The most common mistake is ending a test prematurely, before reaching statistical significance or completing a full business cycle (typically 7 days). This leads to unreliable results and decisions based on insufficient data, often causing marketers to implement changes that don’t actually improve performance or miss genuinely effective ones.
How do I determine the right sample size for my A/B test?
You determine the right sample size using an A/B test sample size calculator (e.g., from Optimizely or VWO). You’ll need to input your current baseline conversion rate, the minimum detectable effect (the smallest percentage improvement you’d consider valuable), and your desired statistical significance level (usually 95% or 99%).
Should I always aim for a 99% statistical significance?
While 99% significance offers higher certainty, it also requires a much larger sample size and longer test duration. For most marketing tests, 95% statistical significance is a widely accepted and practical standard. Reserve 99% for mission-critical changes where the cost of a false positive is extremely high.
What should I do if my A/B test doesn’t show a clear winner?
If a test doesn’t yield a statistically significant winner, it’s still a learning opportunity. It could mean the change had no impact, the impact was too small to detect with your sample size, or your hypothesis was incorrect. Document the results, analyze secondary metrics and qualitative data (heatmaps, session recordings) for insights, and use these learnings to formulate a new hypothesis for your next test.

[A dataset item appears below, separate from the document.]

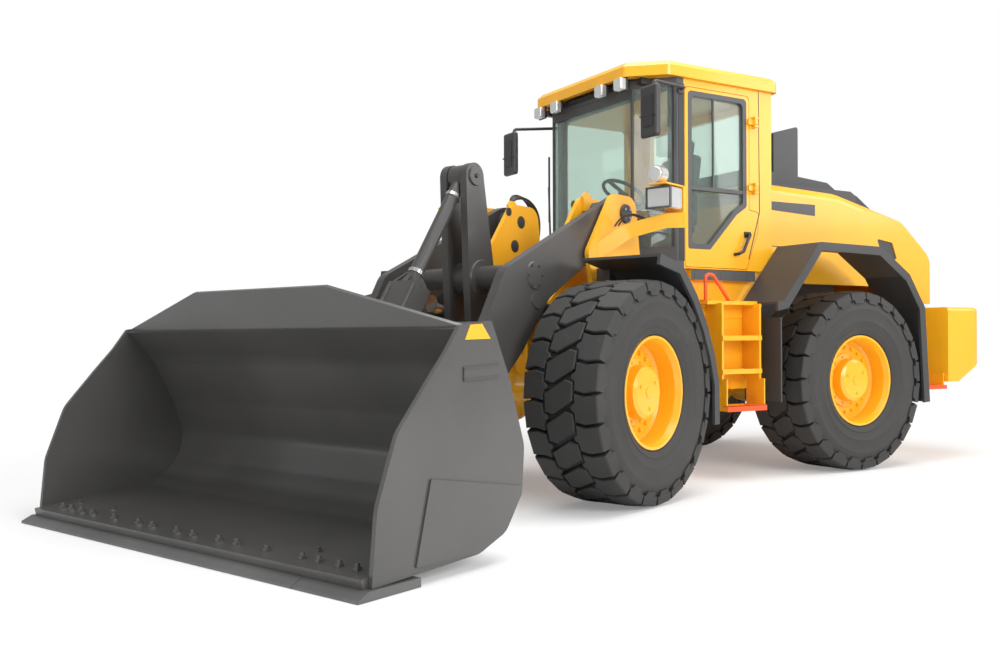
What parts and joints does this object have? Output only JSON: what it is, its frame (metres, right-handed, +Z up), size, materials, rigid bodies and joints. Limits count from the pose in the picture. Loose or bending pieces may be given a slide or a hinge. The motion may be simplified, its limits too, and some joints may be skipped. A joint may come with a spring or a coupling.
{
  "type": "articulated wheel loader",
  "caption": "Articulated wheel loader with a glazed cab, rear engine hood, loader arms with a tilt lever and link, and a broad straight-edged bucket resting on the ground.",
  "frame": {"origin": "on the ground below the middle of the parked machine, whose front unit is steered about 20 degrees to the left", "axes": "+X forward along the rear unit, +Y to its left, +Z up"},
  "size_m": [8.3372, 4.321, 3.4319],
  "materials": {
    "machine_yellow": "semi-gloss paint",
    "arm_grey": "satin dark paint",
    "bucket_steel": "worn dark paint",
    "edge_steel": "bare worn steel",
    "pin_steel": "ground and plated",
    "cylinder_black": "satin black paint",
    "fender_dark": "matte dark",
    "tyre_rubber": "matte rubber",
    "tinted_glass": "light green tint",
    "frame_grey": "satin grey paint",
    "interior_dark": "woven and moulded",
    "lamp_clear": "clear lens over a bright reflector",
    "rail_orange": "orange-red paint",
    "beacon_amber": "amber lens"
  },
  "bodies": {
    "rear_unit": {"rear_frame": "machine_yellow", "rear_axle": "machine_yellow", "engine_block": "frame_grey", "counterweight": "machine_yellow", "cab_base": "machine_yellow", "cab_shell": "machine_yellow", "cab_front_frame": "frame_grey", "cab_roof": "machine_yellow", "cab_glass": "tinted_glass", "rear_fenders": "fender_dark", "side_boxes": "machine_yellow", "access_steps": "machine_yellow", "handrails": "rail_orange", "operator_seat": "interior_dark", "steering_column": "interior_dark", "mirrors": "fender_dark", "work_lamps": "lamp_clear", "beacon": "beacon_amber"},
    "hood": {"engine_hood": "machine_yellow", "hood_deck": "fender_dark", "rear_grille": "fender_dark"},
    "door": {"cab_door": "machine_yellow", "door_frame": "frame_grey", "door_glass": "tinted_glass"},
    "front_unit": {"front_frame": "machine_yellow", "arm_towers": "machine_yellow", "front_axle": "machine_yellow", "front_fenders": "fender_dark", "lamp_brackets": "machine_yellow", "headlamps": "lamp_clear"},
    "arms": {"arm_left": "arm_grey", "arm_right": "arm_grey", "arm_cross_tube": "arm_grey"},
    "crank_carrier": {"crank_bushing": "pin_steel"},
    "crank": {"tilt_lever": "arm_grey"},
    "link_carrier": {"link_pin": "pin_steel"},
    "link": {"tilt_link": "arm_grey"},
    "bucket_carrier": {"bucket_pins": "pin_steel"},
    "bucket": {"bucket_shell": "bucket_steel", "cutting_edge": "edge_steel"},
    "tilt_carrier": {"tilt_tail_pin": "pin_steel"},
    "tilt_barrel": {"tilt_barrel": "cylinder_black"},
    "tilt_rod": {"tilt_rod": "pin_steel"},
    "wheel_front_left": {"tyre_front_left": "tyre_rubber", "rim_front_left": "machine_yellow"},
    "wheel_rear_left": {"tyre_rear_left": "tyre_rubber", "rim_rear_left": "machine_yellow"},
    "lift_barrel_left": {"lift_barrel_left": "cylinder_black"},
    "lift_rod_left": {"lift_rod_left": "pin_steel"},
    "steer_barrel_left": {"steer_barrel_left": "cylinder_black"},
    "steer_rod_left": {"steer_rod_left": "pin_steel"},
    "wheel_front_right": {"tyre_front_right": "tyre_rubber", "rim_front_right": "machine_yellow"},
    "wheel_rear_right": {"tyre_rear_right": "tyre_rubber", "rim_rear_right": "machine_yellow"},
    "lift_barrel_right": {"lift_barrel_right": "cylinder_black"},
    "lift_rod_right": {"lift_rod_right": "pin_steel"},
    "steer_barrel_right": {"steer_barrel_right": "cylinder_black"},
    "steer_rod_right": {"steer_rod_right": "pin_steel"}
  },
  "joints": [
    {"name": "articulation", "type": "hinge", "parent": "rear_unit", "child": "front_unit", "pos_m": [-0.595, -0.817, 0.768], "axis": [0, 0, 1], "range_deg": [-60.18, 19.82]},
    {"name": "wheel_front_left_spin", "type": "hinge", "parent": "front_unit", "child": "wheel_front_left", "pos_m": [0.55146, 0.70173, 0.768], "axis": [-0.345, 0.9386, 0], "continuous": true},
    {"name": "wheel_front_right_spin", "type": "hinge", "parent": "front_unit", "child": "wheel_front_right", "pos_m": [1.2621, -1.23182, 0.768], "axis": [-0.345, 0.9386, 0], "continuous": true},
    {"name": "wheel_rear_left_spin", "type": "hinge", "parent": "rear_unit", "child": "wheel_rear_left", "pos_m": [-2.195, 0.213, 0.768], "axis": [0, 1, 0], "continuous": true},
    {"name": "wheel_rear_right_spin", "type": "hinge", "parent": "rear_unit", "child": "wheel_rear_right", "pos_m": [-2.195, -1.847, 0.768], "axis": [0, 1, 0], "continuous": true},
    {"name": "door_swing", "type": "hinge", "parent": "rear_unit", "child": "door", "pos_m": [-1.38, 0.063, 2.4], "axis": [0, 0, 1], "range_deg": [0, 90]},
    {"name": "hood_tilt", "type": "hinge", "parent": "rear_unit", "child": "hood", "pos_m": [-3.985, -0.817, 1.58], "axis": [0, -1, 0], "range_deg": [0, 55]},
    {"name": "arm_lift", "type": "hinge", "parent": "front_unit", "child": "arms", "pos_m": [0.27791, -0.49618, 2.09], "axis": [0.345, -0.9386, 0], "range_deg": [-2, 78]},
    {"name": "bucket_pins_turn", "type": "hinge", "parent": "arms", "child": "bucket_carrier", "pos_m": [2.3147, 0.25241, 0.36], "axis": [-0.345, 0.9386, 0], "range_deg": [-2.1, 78.1]},
    {"name": "bucket_tilt", "type": "hinge", "parent": "bucket_carrier", "child": "bucket", "pos_m": [2.3147, 0.25241, 0.36], "axis": [-0.345, 0.9386, 0], "range_deg": [-45, 50]},
    {"name": "crank_bushing_turn", "type": "hinge", "parent": "arms", "child": "crank_carrier", "pos_m": [1.301, -0.12016, 1.57], "axis": [-0.345, 0.9386, 0], "range_deg": [-1.2, 43.16]},
    {"name": "tilt_lever_turn", "type": "hinge", "parent": "crank_carrier", "child": "crank", "pos_m": [1.301, -0.12016, 1.57], "axis": [-0.345, 0.9386, 0], "range_deg": [-25.76, 28.61]},
    {"name": "link_pin_turn", "type": "hinge", "parent": "crank", "child": "link_carrier", "pos_m": [1.37139, -0.09429, 2.29], "axis": [-0.345, 0.9386, 0], "range_deg": [-35.56, 1.01]},
    {"name": "tilt_link_turn", "type": "hinge", "parent": "link_carrier", "child": "link", "pos_m": [1.37139, -0.09429, 2.29], "axis": [-0.345, 0.9386, 0], "range_deg": [-27.75, 24.99]},
    {"name": "lift_barrel_left_turn", "type": "hinge", "parent": "front_unit", "child": "lift_barrel_left", "pos_m": [-0.08976, -0.16253, 1.05], "axis": [0.345, -0.9386, 0], "range_deg": [-1.25, 45.11]},
    {"name": "lift_rod_left_slide", "type": "slide", "parent": "lift_barrel_left", "child": "lift_rod_left", "axis": [0.9063, 0.3331, 0.26], "range_m": [-0.0251, 0.9424]},
    {"name": "lift_barrel_right_turn", "type": "hinge", "parent": "front_unit", "child": "lift_barrel_right", "pos_m": [0.21382, -0.98851, 1.05], "axis": [0.345, -0.9386, 0], "range_deg": [-1.25, 45.11]},
    {"name": "lift_rod_right_slide", "type": "slide", "parent": "lift_barrel_right", "child": "lift_rod_right", "axis": [0.9063, 0.3331, 0.26], "range_m": [-0.0251, 0.9424]},
    {"name": "tilt_pin_turn", "type": "hinge", "parent": "front_unit", "child": "tilt_carrier", "pos_m": [0.15589, -0.54102, 1.65], "axis": [-0.345, 0.9386, 0], "range_deg": [-68.81, 1.86]},
    {"name": "tilt_barrel_turn", "type": "hinge", "parent": "tilt_carrier", "child": "tilt_barrel", "pos_m": [0.15589, -0.54102, 1.65], "axis": [-0.345, 0.9386, 0], "range_deg": [-3.73, 4.13]},
    {"name": "tilt_rod_slide", "type": "slide", "parent": "tilt_barrel", "child": "tilt_rod", "axis": [0.8715, 0.3203, -0.3714], "range_m": [-0.1811, 0.1631]},
    {"name": "steer_barrel_left_turn", "type": "hinge", "parent": "rear_unit", "child": "steer_barrel_left", "pos_m": [-1.215, -0.417, 0.8], "axis": [0, 0, 1], "range_deg": [-23.65, 7.86]},
    {"name": "steer_rod_left_slide", "type": "slide", "parent": "steer_barrel_left", "child": "steer_rod_left", "axis": [0.9914, 0.1311, 0], "range_m": [-0.1355, 0.4093]},
    {"name": "steer_barrel_right_turn", "type": "hinge", "parent": "rear_unit", "child": "steer_barrel_right", "pos_m": [-1.215, -1.217, 0.8], "axis": [0, 0, 1], "range_deg": [-23.38, 7.77]},
    {"name": "steer_rod_right_slide", "type": "slide", "parent": "steer_barrel_right", "child": "steer_rod_right", "axis": [0.9899, 0.142, 0], "range_m": [-0.4237, 0.1402]}
  ],
  "couplings": [
    {"joint": "bucket_pins_turn", "follows": "arm_lift", "ratio": 1},
    {"joint": "crank_bushing_turn", "follows": "arm_lift", "ratio": 0.552},
    {"joint": "tilt_lever_turn", "follows": "bucket_tilt", "ratio": 0.5702},
    {"joint": "link_pin_turn", "follows": "arm_lift", "ratio": -0.4546},
    {"joint": "tilt_link_turn", "follows": "bucket_tilt", "ratio": -0.5531},
    {"joint": "lift_barrel_left_turn", "follows": "arm_lift", "ratio": 0.577},
    {"joint": "lift_rod_left_slide", "follows": "arm_lift", "m_per_rad": 0.6915},
    {"joint": "lift_barrel_right_turn", "follows": "arm_lift", "ratio": 0.577},
    {"joint": "lift_rod_right_slide", "follows": "arm_lift", "m_per_rad": 0.6915},
    {"joint": "tilt_pin_turn", "follows": "arm_lift", "ratio": -0.8809},
    {"joint": "tilt_barrel_turn", "follows": "bucket_tilt", "ratio": 0.0806},
    {"joint": "tilt_rod_slide", "follows": "bucket_tilt", "m_per_rad": -0.2064},
    {"joint": "steer_barrel_left_turn", "follows": "articulation", "ratio": 0.3914},
    {"joint": "steer_rod_left_slide", "follows": "articulation", "m_per_rad": -0.3887},
    {"joint": "steer_barrel_right_turn", "follows": "articulation", "ratio": 0.3869},
    {"joint": "steer_rod_right_slide", "follows": "articulation", "m_per_rad": 0.4024}
  ]
}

How often should my team be running A/B tests?
The frequency of A/B testing depends on your traffic volume, resources, and the number of strong hypotheses you have. For high-traffic websites, continuous testing is ideal, where one test ends and another begins immediately. For smaller sites, aiming for at least 1-2 impactful tests per month can still drive significant improvements. The goal is consistent learning and iteration, not just constant activity.